Milan e Torino si sono affrontate tre volte in stagione: hanno segnato 12 gol, sbagliato 2 rigori, subito o sfiorato rimonte, dominandosi a vicenda per vari tratti, ma senza avere mai davvero il controllo della partita. L’ultima sfida ha confermato l’attitudine del Toro a giocare seguendo un unico registro – aggressività e combinazioni verticali per far arrivare velocemente la palla al tridente -, chiaro ed eseguito abbastanza bene da mettere in difficoltà qualsiasi squadra del campionato, ma non sufficiente per ambire al definitivo salto di qualità, specie se i ritmi si abbassano e subentra la capacità di saper controllare la gara.
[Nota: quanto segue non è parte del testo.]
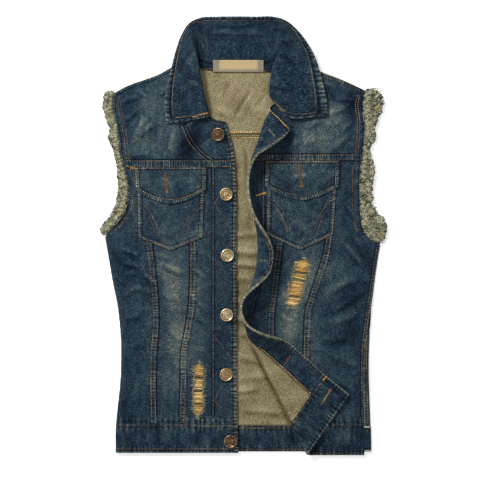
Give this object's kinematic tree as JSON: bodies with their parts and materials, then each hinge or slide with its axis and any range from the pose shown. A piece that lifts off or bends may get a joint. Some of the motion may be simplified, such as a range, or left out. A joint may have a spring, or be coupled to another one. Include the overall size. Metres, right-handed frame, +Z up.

Nel Milan, l’ingresso in squadra di Bertolacci per Niang, con il conseguente scivolamento di Bonaventura nel tridente d’attacco, ha cambiato gli equilibri offensivi: i rossoneri hanno migliorato la circolazione negli ultimi 20 metri – la presenza di Bertolacci tra le linee ha reso più facili le combinazioni veloci palla a terra per costruirsi il tiro – ma ha spostato in maniera forse troppo decisa il peso delle responsabilità creative sulle spalle di Suso – Bertolacci infatti si muove solo in verticale e difficilmente scambia la sua posizione con quella di Bonaventura, costretto così a restare largo a sinistra. Montella dovrà cercare un nuovo punto d’equilibrio, ma può consolarsi con l’ennesima dimostrazione di personalità: il Milan non esce mai mentalmente dalla partita e sa reagire anche alle situazioni più complicate.
Orgoglio e forza di volontà hanno permesso finora di superare quasi tutte le difficoltà tecniche e tattiche: la prossima sfida contro il Napoli ci aiuterà a capire se basteranno per lottare fino alla fine per il terzo posto.